> **TO BE DONE**
Return all lines in the material below that contain "FreeCAD".

Start MATERIAL PROVIDED

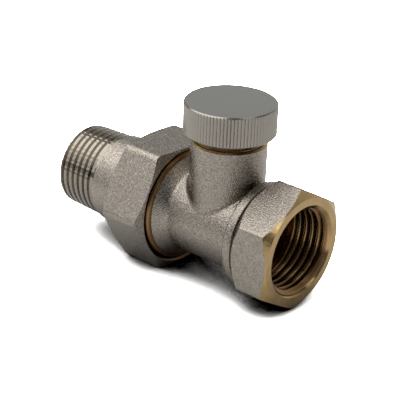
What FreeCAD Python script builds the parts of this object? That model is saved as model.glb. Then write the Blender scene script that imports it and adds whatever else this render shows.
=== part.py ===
import FreeCAD, Part
import math
import os

# A straight lockshield radiator valve with a union tail, half-inch pipe size, in millimetres.
# One brass forging carries the hexagon socket for the pipe, the run, the upright neck and the union thread.
# Under the knurled cap a spindle with a key socket screws down on the seat and shuts the flow.
# The origin is the centre of the socket's mouth. +X points out of the socket and +Z up along the spindle.
# Distances along the run are counted from the mouth, so the point at distance d lies at x = -d.
# Every thread is a plain surface: outside threads at their crests, inside threads at their roots.
# The tail's taper thread stands as a cylinder of its mean radius.

Vector = FreeCAD.Vector

# Socket end
pipe_thread_radius = 10.48
pipe_thread_depth = 11.5
mouth_flare = 0.37
mouth_depth = 0.4
socket_floor_wall = 1.5
hexagon_flats = 25.9
hexagon_length = 10.2
hexagon_corner_radius = 1.0
hexagon_face_inset = 0.35
hexagon_front_slope_deg = 30.0
hexagon_back_slope_deg = 45.0
collar_inset = 0.45

# Run, with the web that carries the seat
run_radius = 10.05
run_floor_wall = 1.55
inlet_passage_radius = 3.9
drill_point_deg = 118.0
seat_web_thickness = 2.2
seat_port_radius = 3.8
outlet_passage_radius = 3.5
outlet_floor_step = 0.2

# Neck
neck_radius = 8.78
neck_front_margin = 0.62
neck_back_margin = 0.42
neck_root_bevel = 0.8
neck_head_height = 6.46
neck_lip_height = 1.32
neck_lip_radius = 5.4
neck_shoulder_chamfer = 0.4
cap_thread_radius = 8.0
chamber_radius = 5.4
chamber_height = 8.1
spindle_bore_radius = 6.2
spindle_thread_height = 9.38

# Union end
flange_length = 2.7
flange_root_lead = 0.7
flange_root_length = 1.05
flange_root_rise = 0.4
flange_rim_inset = 0.92
union_thread_radius = 13.22
union_thread_length = 7.8
union_rim_width = 0.7
union_bore_radius = 9.2
union_bore_depth = 9.0
union_seat_deg = 30.0
union_seat_depth = 1.2

# Spindle
spindle_lift = 3.5
stem_radius = 4.2
stem_tip_radius = 3.4
stem_cone_deg = 45.0
seal_groove_radius = 4.9
seal_groove_width = 1.5
seal_land_width = 0.5
stop_gap = 0.1
key_flats = 6.0
key_depth = 6.0

# Cap
cap_radius = 10.62
cap_skirt_depth = 5.29
cap_roof_thickness = 1.98
cap_bevel = 0.45
cap_seal_thickness = 0.9
knurl_count = 84
knurl_depth = 0.3

# Union nut
nut_flat_wall = 1.28
nut_length = 12.6
nut_front_lap = 0.2
nut_corner_radius = 1.8
nut_face_inset = 0.3
nut_front_slope_deg = 25.0
nut_back_inset = 1.9
nut_back_slope_deg = 24.0
nut_back_wall = 2.6
nut_turn_deg = 2.0

# Tail piece
tail_reach = 25.55
tail_thread_radius = 10.25
tail_thread_length = 12.6
tail_thread_end_chamfer = 0.8
tail_shank_radius = 10.8
tail_collar_gap = 0.35
tail_nose_length = 1.0
tail_bore_radius = 7.0
key_lug_width = 3.0
key_lug_rise = 1.2
key_lug_length = 10.0
key_lug_setback = 1.2

# Clearances
thread_clearance = 0.06
running_clearance = 0.08
seat_clearance = 0.05
face_clearance = 0.05
seal_clearance = 0.03
shank_clearance = 0.15

# How far a cutting shape stands out of what it cuts
overshoot = 1.0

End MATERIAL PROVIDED

> **CORRECT ANSWER**
What FreeCAD Python script builds the parts of this object? That model is saved as model.glb. Then write the Blender scene script that imports it and adds whatever else this render shows.
import FreeCAD, Part
Vector = FreeCAD.Vector